Interestingly, the second stanza suggests that the armistice, and therefore the war, too, occurred "In the steep slopes of her temperament". The new mood of liberation seems embodied in the rolling, spacious, breezy South Downs landscape to which she now had easy access, and which McCarthy, local to the same area, so confidently evokes.

Flexible rhythms and rhyme patterns that are a melodic mix of full- and half-rhyme characterise the two sonnet-like stanzas. The first presents a light-hearted portrait of Woolf, surrounded by angels that "held up her skirts,/ Rode the rhythms of her walking feet … " They themselves have been healed ("Their wings no longer torn") and other redemptive powers are suggested by their watching "For ancient armies in retreat". The second stanza moves us on, with intimations, perhaps, of Woolf's descent into mental illness, as the angels become, like guardian angels, "her guides/ Through plankton, fossils, flint … " The last line seems comfortless; the writer's suicide is inevitably conjured by the image of the "sucking tides" and perhaps, too, intimations of the second world war in the white cliffs of the "precipices". Horatio's final words to Hamlet come to mind: "Good night, sweet prince:/ And flights of angels sing thee to thy rest." But such a thought may apply too much hindsight. The poem conveys many more of the "highs" of creativity than the "lows", and suggests the delight of a woman artist in a still-new century, defeating Victorian values and claiming her own, original literary vision.

Virginia Woolf's Angels 1919
"…whenever I felt the shadow of her wing or the radiance of her halo upon my page, I took up the inkpot and flung it at her. She died hard."
Virginia Woolf (re Coventry Patmore's The Angel in the House (Professions for Women, 1931)).

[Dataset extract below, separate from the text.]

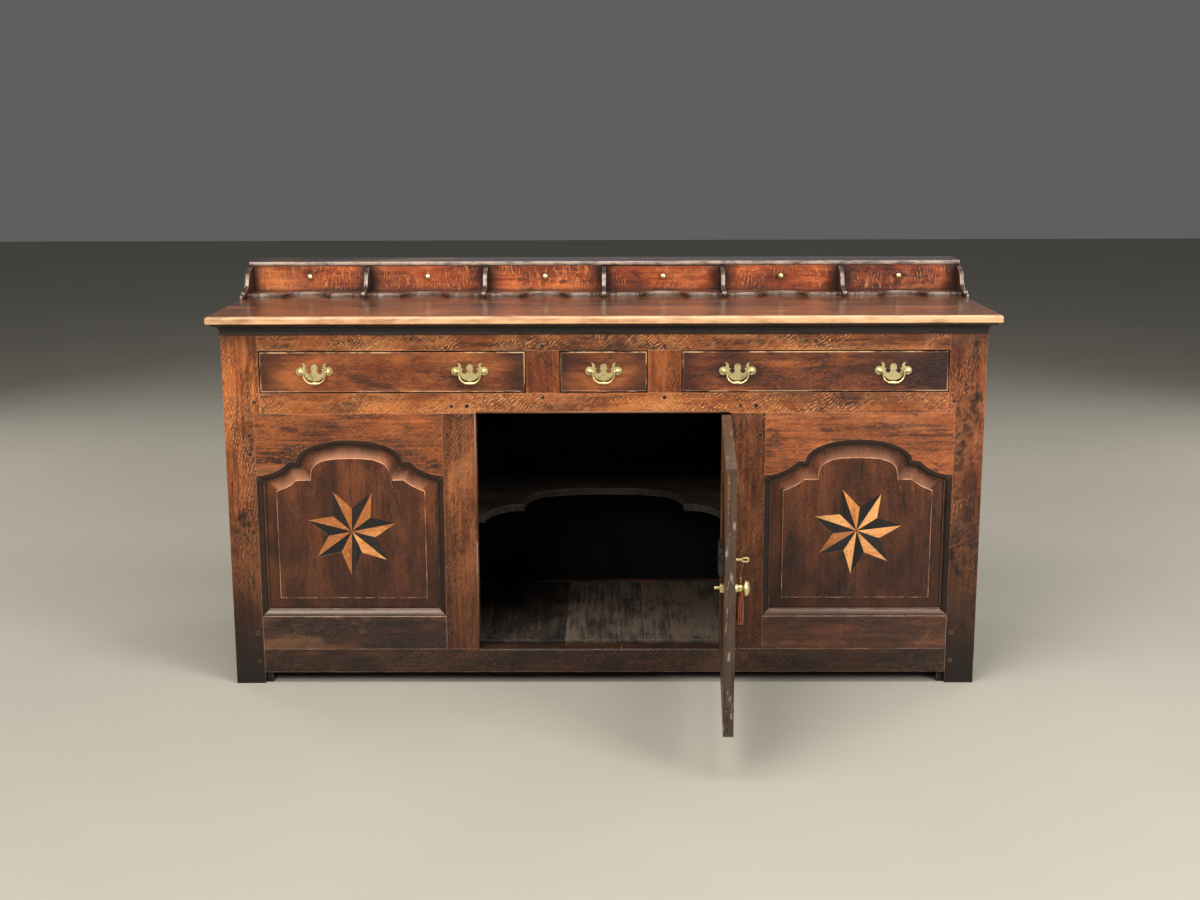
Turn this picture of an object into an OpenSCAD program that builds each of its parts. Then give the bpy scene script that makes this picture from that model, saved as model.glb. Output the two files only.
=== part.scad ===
// Oak kitchen dresser base with a spice-drawer gallery: a mortised and pegged carcass with
// three drawers, two fixed arched panels, one central door and six small drawers on the top.
// X runs along the front, Y from front to back, Z up. The door stands open, as it is shown.

/* [Carcass] */
// Width over the outer posts
body_w = 1780; // [1500:10:2100]
// Depth from the front of the posts to the back
body_d = 580; // [500:5:680]
// Height of the posts
post_h = 876; // [840:1:960]
// Width of a front post
post_w = 86; // [76:1:110]
// Thickness of a front post
post_t = 52; // [44:1:70]
// Width of a rear post
rear_w = 50; // [40:1:70]
// Thickness of a rear post
rear_t = 40; // [34:1:60]
// Thickness of the drawer rails
rail_t = 30; // [26:1:40]
// Thickness of the framing round the panels
frame_t = 26; // [24:1:32]
// Thickness of the bottom rail
sill_t = 38; // [32:1:48]
// Gap between the floor and the bottom rail
foot_gap = 28; // [10:1:60]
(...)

Five years after their rescue
Of troops beaten back in Mons,
She danced with them on the downs,
Their forms like kites she reeled in
With clouds, their haloes askew
On waves of green escarpments
Breaking into the sea. Beech-brown
The combes she looked down upon
While the angels held up her skirts,
Rode the rhythms of her walking feet –
Their wings no longer torn.
In a host they balanced, on the alert
For ancient armies in retreat
Squatting in hunched hawthorns.

One year after the armistice
In the steep slopes of her temperament
She kept them at her side, to banish
The simpering angels of the house
At whom, with the sedge, they would hiss.
Whenever an alien shadow bent
Over her page as she wrote, a swish
Of wings dipped in ink would douse
Its creeping insistence, despatch it
Into tumuli turfed over, into dew ponds.
The angels of Mons were her guides
Through plankton, fossils, flint; could fit
Into her psyche's darkest corners beyond
Precipices chalked in over sucking tides.